Given the widespread expectation that repatriated POWs face harsh punishment at home, many North Koreans are pessimistic about the captives’ prospects. The prevailing sentiment, the source indicated, is that returning home could paradoxically be the worst outcome. “It might be better for them to live out their lives in Ukraine,” one person was quoted as saying.
Families of young conscripts grow anxious
The rumors are hitting especially hard among young men on the verge of military service and their families.
“Since some soldiers have died while serving in Russia, young people who are about to enlist and their families are very anxious,” the source said.
Some parents are taking steps to prevent their children from being assigned to engineering corps and other units considered more likely to be sent abroad — a sign of how deeply unease over overseas deployments has taken root among ordinary North Koreans even as Pyongyang deepens its military cooperation with Moscow.

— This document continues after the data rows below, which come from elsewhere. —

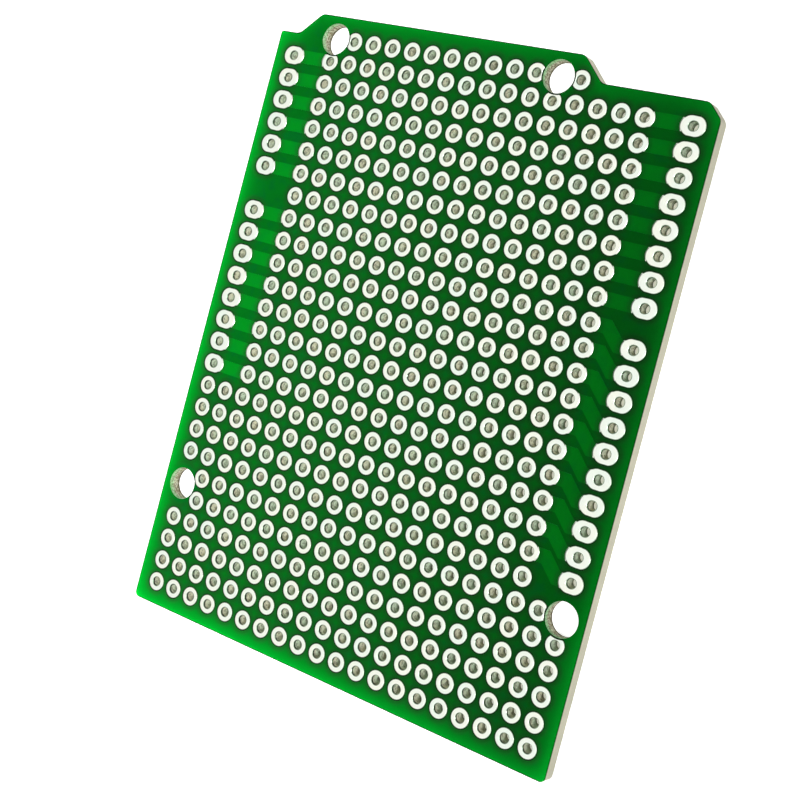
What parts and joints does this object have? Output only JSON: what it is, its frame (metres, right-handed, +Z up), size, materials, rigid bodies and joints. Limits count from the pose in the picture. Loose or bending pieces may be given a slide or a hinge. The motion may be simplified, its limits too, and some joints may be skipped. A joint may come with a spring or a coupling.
{
  "type": "prototype board",
  "caption": "Single-sided prototyping board with a stepped end, a grid of drilled and tinned lands, linked header rows along both sides and plain mounting holes.",
  "frame": {"origin": "centre of the board's footprint, on its bare underside", "axes": "+X across the board to its right edge, +Y along the board to its stepped end, +Z up through the copper side"},
  "size_m": [0.0534, 0.0684, 0.0017],
  "materials": {
    "laminate": "glass fibre and epoxy, satin, with a faint weave and rough cut edges",
    "solder_mask": "green glossy solder mask over the copper side",
    "tinned_copper": "bright reflowed tin on copper, slightly wavy"
  },
  "bodies": {
    "root": {"laminate": "laminate", "solder_mask": "solder_mask", "grid_lands": "tinned_copper", "trimmed_lands": "tinned_copper", "analog_lands": "tinned_copper", "power_lands": "tinned_copper", "digital_low_lands": "tinned_copper", "digital_high_lands": "tinned_copper"}
  },
  "joints": []
}
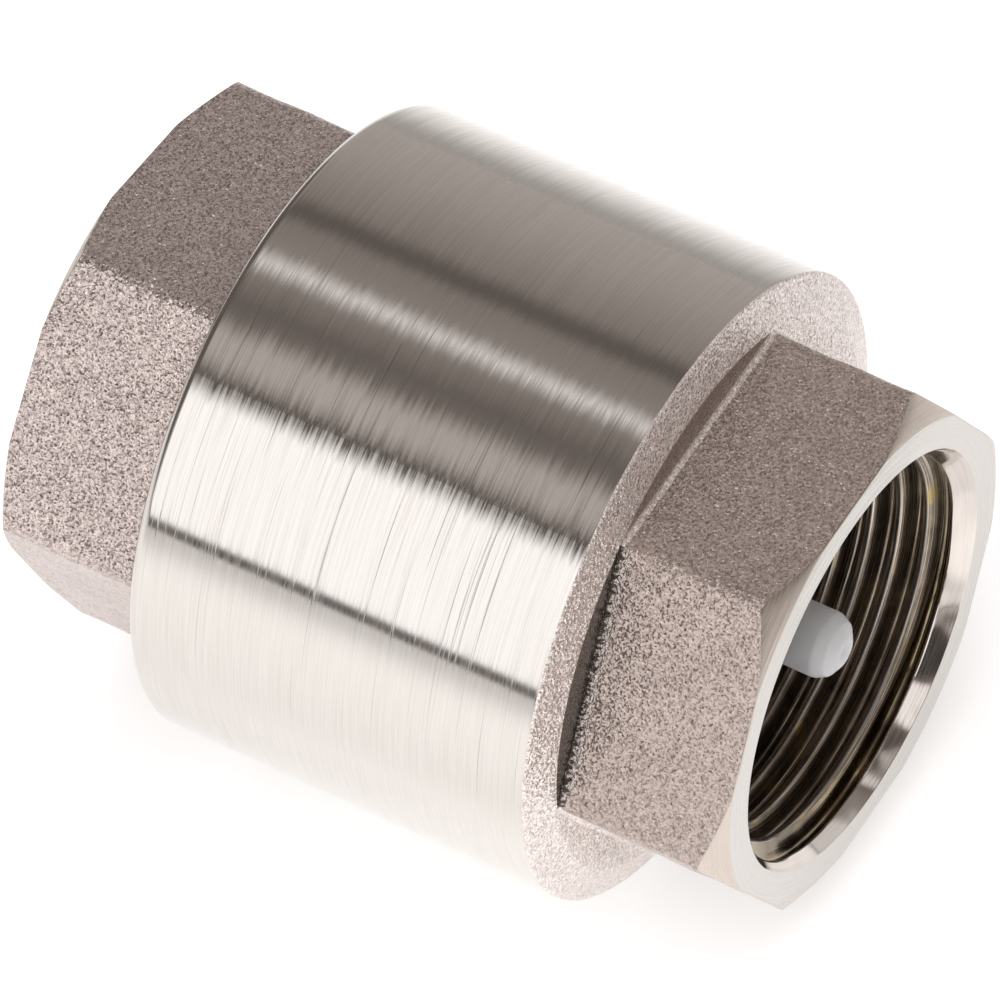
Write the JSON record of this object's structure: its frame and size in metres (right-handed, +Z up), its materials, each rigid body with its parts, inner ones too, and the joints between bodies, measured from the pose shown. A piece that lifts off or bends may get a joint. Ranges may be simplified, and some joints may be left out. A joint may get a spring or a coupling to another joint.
{
  "type": "spring check valve",
  "caption": "In-line spring check valve with a round barrel, a hexagonal end with a female pipe thread at each side, and a sprung poppet on a guide stem.",
  "frame": {"origin": "on the flow axis, at the middle of the valve's overall length", "axes": "+X along the flow, from the inlet end to the outlet end; +Z up, square to two flats of the outlet hexagon; the valve lies on its round barrel"},
  "size_m": [0.062, 0.05, 0.05],
  "materials": {
    "body_nickel": "nickel-plated brass: turned barrel, blasted forged hexagon, machined end face",
    "connector_nickel": "nickel-plated brass: blasted forged hexagon, machined end face and seat",
    "black_rubber": "smooth moulded rubber",
    "guide_plastic": "moulded acetal",
    "spring_steel": "bright stainless spring wire",
    "poppet_plastic": "off-white moulded acetal",
    "seat_rubber": "flat moulded rubber ring",
    "retainer_plastic": "off-white moulded acetal"
  },
  "bodies": {
    "housing": {"valve_body": "body_nickel", "end_connector": "connector_nickel", "joint_seal": "black_rubber", "stem_guide": "guide_plastic", "return_spring": "spring_steel"},
    "poppet_assembly": {"poppet": "poppet_plastic", "seat_seal": "seat_rubber", "seal_retainer": "retainer_plastic"}
  },
  "joints": [
    {"name": "poppet_lift", "type": "slide", "parent": "housing", "child": "poppet_assembly", "axis": [1, 0, 0], "range_m": [0, 0.0065], "stiffness_N_per_m": 120, "springref_m": -0.0125, "deforming": ["return_spring"]}
  ]
}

The Ministry of State Security has responded by adding POW-related rumors to its list of monitored behaviors, the source said, and agents have been ordered to determine what people are saying and trace where the rumors originated.
The effect, however, may be counterproductive. “Those who are aware of these efforts are making a point of not talking about the POWs in group meetings,” the source said — but the crackdown itself appears to be stoking curiosity rather than dampening it.
“As state security agents trace the rumors, people find themselves more and more intrigued,” the source said. “By this point, most in-the-know individuals have heard about the North Korean POWs.”